7h by car, 11h by train, 1h by plane

Venice is a city of immense beauty and historical significance that is unlike any other city in Italy. As the capital of the Veneto Region of Northern Italy, Venice lies on 117 small islands that are connected by a series of bridges and separated by a network of canals.

During the Middle Ages and the Italian Renaissance, Venice was an extremely powerful stronghold that served as a major financial and military center and was renowned worldwide as a place of cultural and artistic development. Today, Venice is one of the most popular cities for tourism in the world. Sights like St. Marks’s Basilica and the Grand Canal draw millions of visitors to this small group of islands on an annual basis.
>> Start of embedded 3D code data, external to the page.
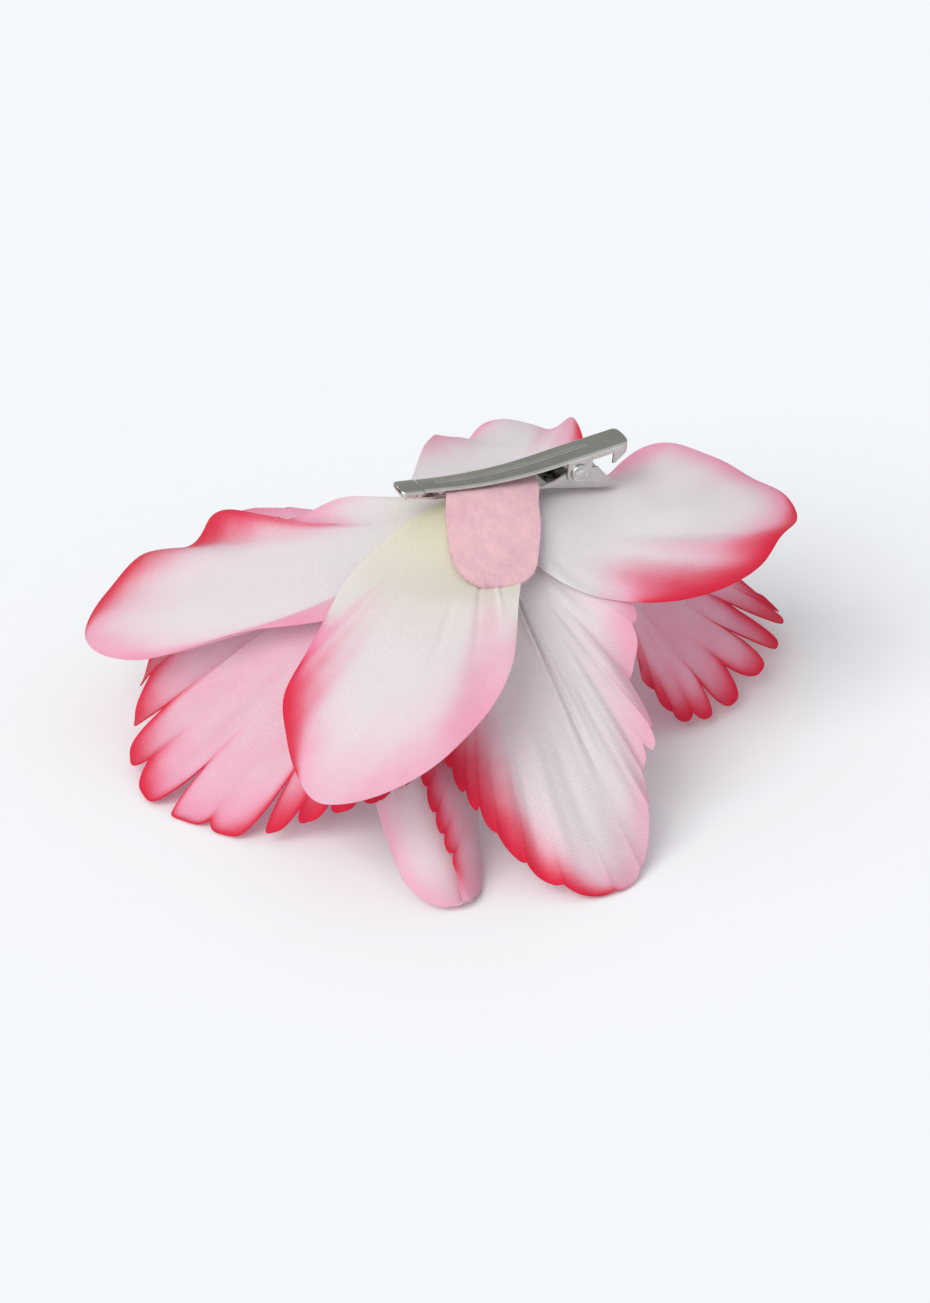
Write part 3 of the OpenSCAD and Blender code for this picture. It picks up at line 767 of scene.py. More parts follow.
def petals() -> list[Petal]:
    """The flower's eight petals, from its back to its face."""
    return [
        Petal(
            "sepal_front",
            Form(0, ((-1.5, -3, 52), (-15.5, -31, 44.5), (-20.5, -51, 37), (-34.5, -61.5, 21)),
                 (9, 17, 23.5, 23, 18.5), (9, 19.5, 22, 23.5, 19.5), (-1, 11, 10), (-2, 16, 7)),
            Edge(out=(0, 0, 0.3, -0.4, 0.5, -0.3, 0.4, 0, 0.3, -0.5, 0.3, 0.2, -0.3, 0.3, 0, 0, 0),
                 up=(0, 0, 0, 0.3, 0.5, -0.5, 0.3, 0.2, -0.3, 0.4, -0.3, 0.6, 1.0, 0.3, 0, 0, 0)),
            Pigment(pink=(0, 0, 0, 0.5, 4, 11, 13, 11, 10, 11, 13, 11, 6, 2, 0, 0, 0, 0),
                    red=(0, 0, 0, 0, 0, 0, 0, 0, 0, 0.5, 5.5, 7.5, 2.5, 0, 0, 0, 0, 0),
                    strength=(0, 0, 0.3, 0.6, 0.5, 0.45, 0.9, 1.0, 0.8, 0.1, 0),
                    heart=0.55, heart_reach=29),
            grain=0,
            creases=(Crease(0.33, 0.012, -0.35, 0.2, 0.8), Crease(0.42, 0.012, -0.3, 0.3, 0.8),
                     Crease(0.52, 0.012, -0.3, 0.3, 0.8), Crease(0.24, 0.012, 0.35, 0.25, 0.75)),
        ),
        Petal(
            "sepal_left",
            Form(1, ((-3.5, 0, 51), (-35.5, -16, 39.5), (-61, -4.5, 35.5), (-79.5, 12.5, 23)),
                 (10.5, 15.5, 14, 20.5, 23.5), (8, 15.5, 15, 22.5, 22), (-13, -23, -15), (-7, 1, 18), 7),
            Edge(up=(0, 0.3, 0.6, 0.8, 0.8, 0.8, 0.8, 0.3, 0.3, 0.2, 0.8,
                     3.2, -0.4, 2.9, 2.6, 0.4, -0.4, 0.2, 0.4, 0, 0),
                 out=(0, 0, 0, 0, 0.3, -0.2, 0.3, 0, 0.2, 0.4, 0.3, -1, -1.8, -1.2, -1, -0.6, 0, 0, 0, 0, 0),
                 ruffle_from=0.5),
            Pigment(pink=(0, 1, 4, 6, 7, 7, 7, 7, 8, 9, 13, 16, 16, 16, 15, 10, 6, 3, 1, 0, 0),
                    red=(0, 0, 0, 0, 0, 0, 0, 0, 0, 1.5, 6.5, 9.5, 10.0, 9.5, 8.0, 3.2, 0.3, 0, 0, 0, 0),
                    strength=(0.5, 0.6, 0.65, 0.65, 0.6, 0.6, 0.8, 0.9, 0.7, 0.3, 0),
                    heart=0.3, heart_reach=19),
            grain=62,
        ),
        Petal(
            "sepal_right",
            Form(2, ((3.5, 1, 50.5), (27.5, -5, 47), (44.5, 8.5, 49.5), (53.5, 22.5, 45.5)),
                 (11, 17.5, 21.5, 23, 22), (10, 22.5, 24.5, 20, 20), (18, 6, 13), (-1, 25, -14)),
            Edge(up=(0, 0, 0, 0, 0, 0.4, 0.3, 0, -0.3, 0.3, -0.3,
                     0.4, -0.5, 0.6, -0.6, 0.3, 0.6, -0.3, 0.5, -0.3, 0),
                 out=(0, 0, 0, 0, 0, 0.3, 0, -0.3, 0.3, -0.3, 0.3,
                      0.4, 0.3, -0.6, 0.4, 0, 0.2, -0.2, 0.5, -0.2, 0)),
            Pigment(pink=(0, 0, 0, 2, 4, 5, 5.5, 5.5, 5.5, 5.5, 5.5, 6, 7, 10, 12, 14, 12, 2, 0, 0, 0),
                    red=(0, 0, 0, 0, 0, 0, 0, 0, 0, 0, 0, 0.8, 2.2, 4.2, 6.6, 7.2, 3.4, 0, 0, 0, 0),
                    strength=(0.5, 0.6, 0.62, 0.62, 0.62, 0.75, 0.85, 0.8, 0.8, 0.2, 0)),
            grain=4,
            creases=(Crease(0.60, 0.03, -0.8, 0.35, 1.1), Crease(0.52, 0.03, 0.5, 0.4, 1.1)),
        ),
        Petal(
            "sepal_back",
            Form(3, ((0, 3.5, 49.5), (4, 32, 52), (5, 49.5, 44), (0, 64, 36.5)),
                 (18.5, 17, 15, 12.5, 11), (14, 16.5, 15, 12.5, 12.5), (15, -6, -5), (10, -12, 47)),
            Edge(up=(0, 0, 0, 0, 0.2, 0.2, 0.1, 0, -0.8, -0.2, 1.7,
                     0.3, -1.4, -0.9, 0.5, 0.2, -0.4, 0, 0, 0, 0),
                 ruffle_from=0.4),
            Pigment(pink=(0, 2, 4, 6, 8, 8, 9, 9, 9, 9, 10, 10, 9, 8, 9, 8, 6, 4, 3, 1, 0),
                    red=(0, 0, 0, 0, 0, 0, 0, 0, 0, 0, 0, 0, 0, 0, 0, 1.2, 2.5, 1.5, 0, 0, 0),
                    strength=(0.45, 0.5, 0.55, 0.6, 0.6, 0.65, 0.6, 0.6, 0.6, 0.5, 0.4)),
            grain=85,
        ),
        Petal(
            "petal_left",
            Form(4, ((-3.5, -1, 49), (-33, -9, 40), (-43.5, -19.5, 26.5), (-72.5, -21, 3.5)),
                 (8.5, 26.5, 43, 37.5, 35.5), (9, 25.5, 40.5, 40.5, 37), (14, -15, -9), (1, 13, 49)),
            Edge(out=(0, 0, 0, 0.5, 0.8, 0.8, 0.8, 1, 0.6, 1, 1, 0.6, 1, 0.4, 1.2, 1.4, 1.6, 1, 0.5, 0, 0),
                 up=(0, 0, 0, 0, 0.4, -0.4, 0.3, 0.8, -0.6, 0.3, 0.8,
                     2.5, 5.5, 6.5, 2.5, 0.5, 0.6, 0, 0, 0, 0),
                 cuts=((0.10, 0), (0.14, 1.4), (0.175, 1.8), (0.21, 1.6), (0.245, 2.2), (0.272, 2.4),
                       (0.297, 3), (0.322, 3.8), (0.349, 12), (0.395, 3), (0.438, 13), (0.488, 5),
                       (0.533, 12), (0.583, 9), (0.628, 12), (0.662, 4), (0.695, 3), (0.727, 2.2),
                       (0.752, 3.2), (0.785, 2.2), (0.812, 3), (0.845, 1.6), (0.875, 1.6), (0.91, 0)),
                 ruffle_from=0.55, curl=-1.3, blunt=3.8),
            Pigment(pink=(1, 3, 5, 7, 8, 9, 9, 8, 8, 8, 8, 9, 9, 9, 10, 10, 10, 8, 6, 4, 1),
                    red=(0, 1, 3, 3.8, 5, 7, 7.6, 5, 1.5, 2.5, 6, 8.5, 9, 8, 4, 0.8, 0.4, 0.4, 0, 0, 0),
                    strength=(0.7, 0.8, 0.85, 0.7, 0.62, 0.75, 0.85, 0.6, 0.45, 0.4, 0.4), body=0.38),
            grain=-68,
            creases=(Crease(0.30, 0.012, -0.7, 0.4, 1.1), Crease(0.36, 0.012, 0.7, 0.45, 1.1),
                     Crease(0.41, 0.012, -0.7, 0.4, 1.1), Crease(0.47, 0.015, -0.6, 0.45, 1.1),
                     Crease(0.55, 0.012, -0.6, 0.5, 1.1), Crease(0.60, 0.014, 0.6, 0.4, 1.1)),
            slot="petal_fabric", columns=520,
        ),
        Petal(
            "petal_front",
            Form(5, ((0.5, -3.5, 48), (0.5, -17.5, 45.5), (5, -33, 34), (23, -63.5, 0.5)),
                 (9.5, 16.5, 23.5, 20.5, 16), (9.5, 16.5, 21.5, 22, 18.5), (0, 8, 0), (5, 3, 11), 10),
            Edge(out=(0, 0, 0, 0.9, -0.6, -1.8, 2.2, -1.2, 0, 1.3, 0.6,
                      0.3, 0.4, 0.2, 0.4, 0.3, 0.2, 0, 0, 0, 0),
                 up=(0, 0, 0.6, 1, 1.2, -1.9, 1.3, -1.1, 0.6, -0.5, 0.4,
                     0.3, -0.5, 0.5, -0.5, 0.3, 0, 0, 0, 0, 0),
                 cuts=((0.12, 0), (0.19, 2), (0.262, 3.4), (0.30, 2.8), (0.328, 3.2), (0.36, 2),
                       (0.392, 1.4), (0.455, 1), (0.50, 0.8), (0.555, 1), (0.598, 1.2), (0.64, 0.8),
                       (0.668, 2.2), (0.692, 2), (0.72, 1.6), (0.75, 1.5), (0.79, 0)),
                 curl=-0.6, blunt=3.0),
            Pigment(pink=(0, 0, 1, 5, 7, 7, 7, 6, 6, 6, 6, 8, 9, 10, 10, 10, 6, 3, 1, 0, 0),
                    red=(0, 0, 0, 0, 0, 0, 0, 0, 0, 0, 1.2, 4.6, 6.5, 8.4, 9.4, 7.5, 2, 0, 0, 0, 0),
                    strength=(0, 0.5, 0.6, 0.5, 0.42, 0.55, 0.7, 0.85, 0.8, 0.3, 0), body=0.02),
            grain=88,
            creases=(Crease(0.447, 0.006, -0.75, 0.08, 0.82), Crease(0.432, 0.006, 0.45, 0.08, 0.82),
                     Crease(0.463, 0.006, 0.55, 0.08, 0.8), Crease(0.50, 0.012, -0.5, 0.5, 1.1),
                     Crease(0.54, 0.011, 0.6, 0.5, 1.1), Crease(0.575, 0.011, -0.65, 0.45, 1.1),
                     Crease(0.61, 0.011, 0.6, 0.5, 1.1), Crease(0.64, 0.010, -0.6, 0.5, 1.1),
                     Crease(0.40, 0.012, -0.5, 0.5, 1.1), Crease(0.36, 0.012, 0.5, 0.45, 1.1),
                     Crease(0.30, 0.014, -0.6, 0.35, 1.0), Crease(0.24, 0.02, 0.6, 0.35, 1.0)),
            slot="petal_fabric", columns=460,
        ),
        Petal(
            "petal_right",
            Form(6, ((3, 1, 47), (20, 16, 35.5), (40.5, 26.5, 14.5), (59.5, 20, 8.5)),
                 (9.5, 20.5, 29.5, 34, 34.5), (9.5, 19.5, 27.5, 31.5, 30.5), (1, 16, 1), (0, 29, 37)),
            Edge(out=(0, 0, 0, 0.5, 0.8, 1, 1, 1, 1, 1, 1.5, 2.2, 2.4, 1.6, 1, 0.5, 0.5, 0, 0, 0, 0),
                 up=(0, 0, 0, 0.5, -0.5, 0.6, -0.6, 0.7, 0.5, 0.8, -0.4,
                     0.6, -0.6, 0.5, -0.3, 0.4, 0, 0, 0, 0, 0),
                 cuts=((0.10, 0), (0.15, 1.5), (0.20, 2), (0.25, 2), (0.29, 2), (0.33, 2.2),
                       (0.37, 2.2), (0.41, 2.5), (0.435, 5), (0.475, 12), (0.532, 13.5), (0.585, 9),
                       (0.637, 11), (0.675, 3), (0.715, 0.8), (0.76, 0.8), (0.80, 0)),
                 curl=-1.3, blunt=3.0),
            Pigment(pink=(1, 3, 5, 7, 8, 8, 9, 9, 9, 9, 10, 10, 10, 9, 9, 9, 8, 6, 4, 2, 1),
                    red=(0, 1, 2, 2, 2.4, 3.0, 3.4, 4, 5, 6, 6, 6, 6, 6, 6.4, 5.0, 2.6, 1, 0, 0, 0),
                    strength=(0.7, 0.7, 0.7, 0.7, 0.7, 0.6, 0.6, 0.7, 0.75, 0.6, 0.5), body=0.50),
            grain=75,
            creases=(Crease(0.50, 0.018, -1.0, 0.4, 1.1), Crease(0.56, 0.02, 0.9, 0.4, 1.1),
                     Crease(0.61, 0.014, -1.0, 0.4, 1.1), Crease(0.66, 0.016, 0.8, 0.4, 1.1),
                     Crease(0.72, 0.016, -0.6, 0.4, 1.0), Crease(0.45, 0.014, 0.7, 0.5, 1.1)),
            slot="petal_fabric", columns=460,
        ),
        Petal(
            "lip",
            Form(7, ((-1, -3.5, 46.5), (-15.5, -24.5, 34), (-17.5, -44, 15.5), (-8, -69.5, 1.5)),
                 (6.5, 9, 11.5, 12.5, 12.5), (6.5, 10, 12.5, 10.5, 8), (1, 0, 2), (10, 49, 77), 12,
                 flap=(0, 6, 14, 14, 11)),
            Edge(up=(0, 0, 0, 0, 0, 0, 0, 0, 0, 0, 0, 0, 0.4, -0.3, 0.3, 0, 0, 0, 0, 0, 0),
                 cuts=((0.10, 0), (0.145, 1), (0.18, 1.2), (0.215, 1.2), (0.245, 1.4), (0.275, 1.3),
                       (0.305, 1.4), (0.335, 1.3), (0.365, 1.4), (0.39, 1.2), (0.415, 1.2), (0.45, 0)),
                 blunt=3.0, curl=-0.2),
            Pigment(pink=(1, 3, 5, 6, 7, 7, 7, 7, 6, 5, 6, 6, 5, 4, 3, 3, 2, 1, 0, 0, 0),
                    red=(0, 1.2, 2.4, 2.6, 2.6, 2.6, 2.6, 2.6, 2.2, 0.8, 0, 0, 0, 0, 0, 0, 0, 0, 0, 0, 0),
                    strength=(0.7, 0.9, 0.9, 0.85, 0.8, 0.5, 0.45, 0.4, 0.3, 0.2, 0), body=0.08),
            grain=0,
            slot="lip_fabric",
        ),
    ]


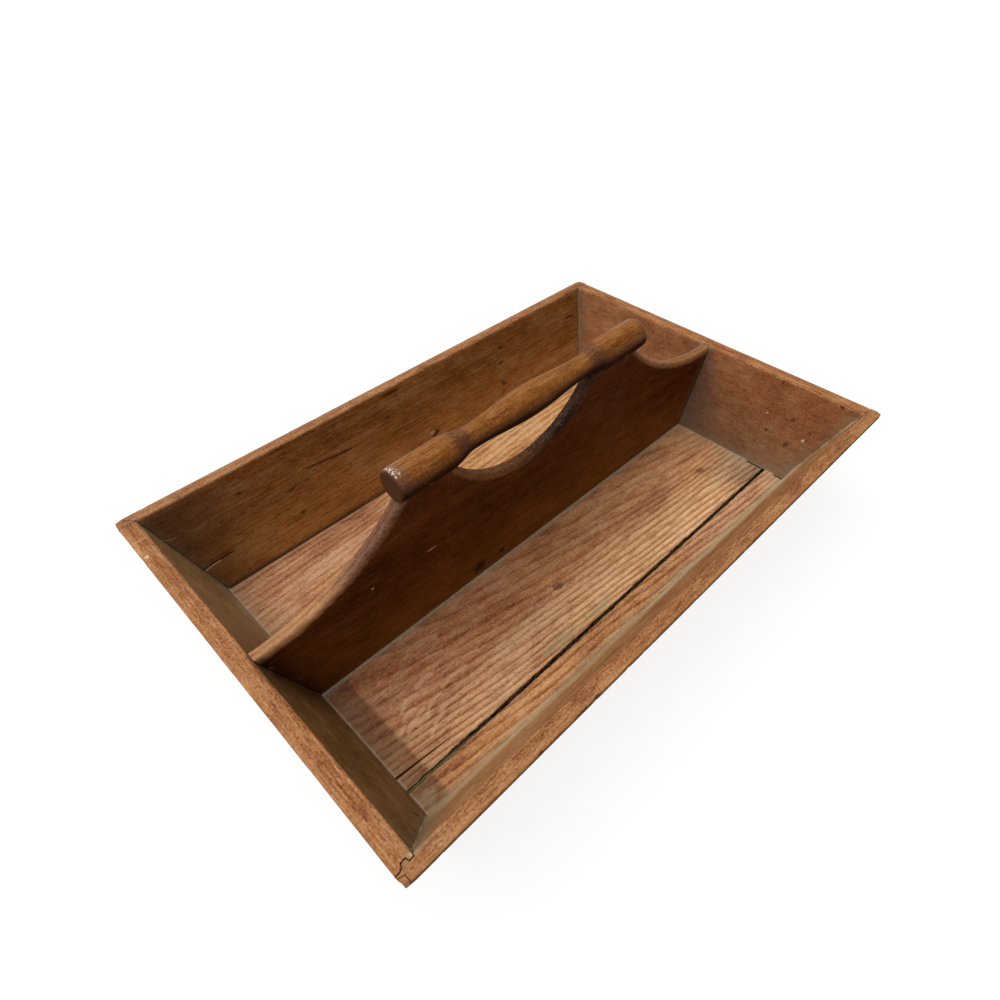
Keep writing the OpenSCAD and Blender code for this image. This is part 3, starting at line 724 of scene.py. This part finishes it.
# %% [markdown]
# ## The polished handle
# The handle was turned from a close-grained hardwood and has been polished by hands ever since, so it is the
# smoothest piece, with pale highlights painted along its top. It shines the most near its ends. At the left end tiny
# dents break the shine into sparkles; they are far smaller than a lamp's reflection here, so they are painted on
# as pale flecks. The flat ends show dark end grain, and the necks have darkened.

# %% Polished turned hardwood
HANDLE_X, HANDLE_HALF, NECK = -2.0, 91.5, 50.0
TURNED = {
    "streak": (40, 2.5, 0.25), "blotch": (20, 9, 0.25), "patch": (9, 2.5, 0.2),
    "fibre": (12, 0.8, 0.35), "speck": (1.3, 1.0, 0.45), "pore": (3.2, 0.7, 0.3),
}
handle_wood, tree = new_tree("polished_turned_hardwood")
wood = in_wood(tree, pith=(0, -14, 104))
years = rings(tree, wood, 3.0, 6.0)
lengthways = add(tree, "SeparateXYZ", {"Vector": in_wood(tree)})["X"]
upward = add(tree, "SeparateXYZ", {"Vector": add(tree, "NewGeometry")["Normal"]})["Z"]
from_middle = apart(tree, lengthways, HANDLE_X)
from_neck = apart(tree, from_middle, NECK)
colour, figure = figured(tree, HANDLE, wood, years, 0.12, TURNED, "#8A5630", "#C89058")
colour = tint(tree, colour, from_neck, 9, 1, "#4C2C24", 0.62)
colour = tint(tree, colour, lengthways, -83, -90, "#6E5048", 0.45)
# painted shade: the handle darkens the more its surface faces down
colour = tint(tree, colour, upward, 0.75, -0.25, "#40281A", 1.0, "MULTIPLY")
colour = tint(tree, colour, from_middle, HANDLE_HALF - 1.2, HANDLE_HALF - 0.5, HANDLE_END, 0.9)
print("the handle's ends are at", HANDLE_X - HANDLE_HALF, "and", HANDLE_X + HANDLE_HALF, "mm")

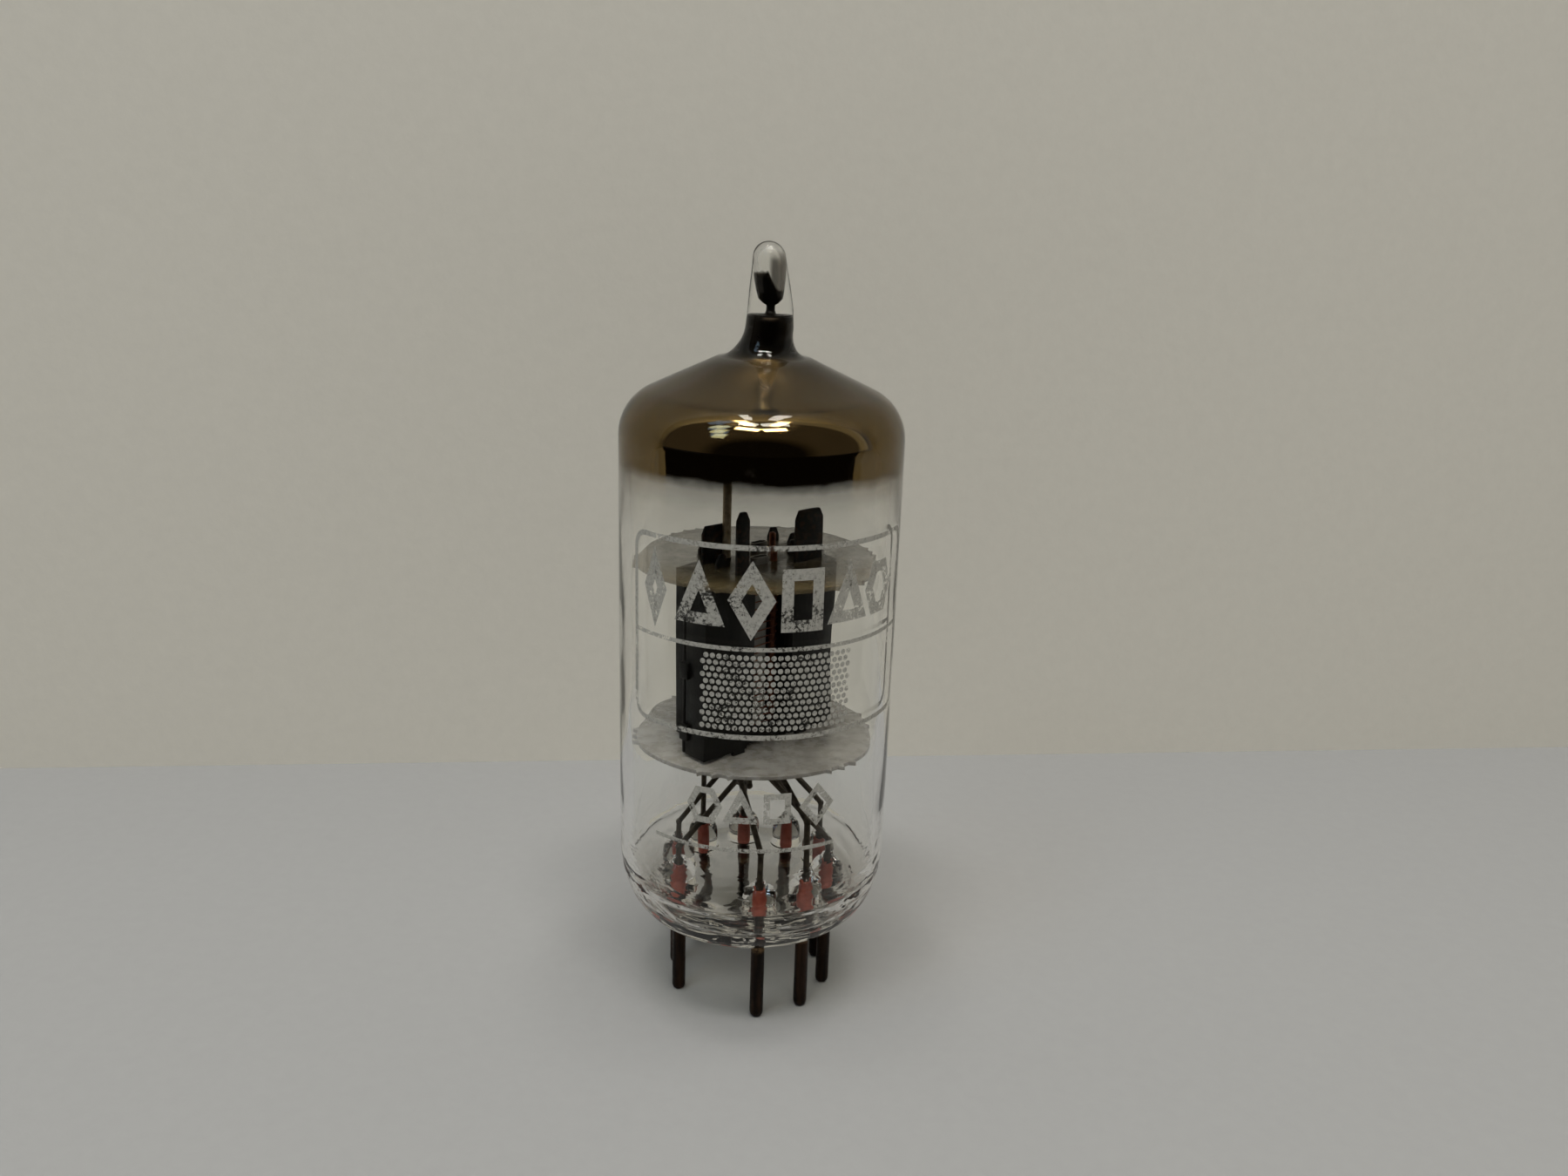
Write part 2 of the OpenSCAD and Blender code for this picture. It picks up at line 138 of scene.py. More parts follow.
# The tip bends over at the neck and comes a little back further up.
LEAN = 0.36
LEAN_FROM, LEAN_TO = NECK_Z - 0.6, NECK_Z + 2.0
LEAN_BACK = 0.2
BACK_FROM, BACK_TO = NECK_Z + 3.0, NECK_Z + 7.0


# ---------------------------------------------------------------- mesh helpers


def arc(centre, rx, rz, start, end, steps=12):
    """Points along part of an ellipse, with its angles in degrees."""
    turns = [math.radians(start + (end - start) * i / steps) for i in range(steps + 1)]
    return [(centre[0] + rx * math.cos(t), centre[1] + rz * math.sin(t)) for t in turns]


def share(value, low, high):
    """How far a value is from low to high, held between 0 and 1."""
    return min(max((value - low) / (high - low), 0), 1)


def lean(z):
    """Sideways lean of the drawn-off tip at a height."""
    over = share(z, LEAN_FROM, LEAN_TO)
    return LEAN * over * over * (3 - 2 * over) - LEAN_BACK * share(z, BACK_FROM, BACK_TO)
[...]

While you’re there you should explore: St. Mark’s Basilica, St. Mark’s Square, Canale Grande, Ponte di Rialto, Gallerie dell’Accademia, Venice Lido, Doges Palace, Bridge of Sighs, Ride a Vaporetto through the Grand Canal, San Marco Campanile, San Marco Campanile, San Giorgio Maggiore, Murano, Chiesa di Santa Maria Assunta, Basilica di Santa Maria della Salute, and Torcello Island.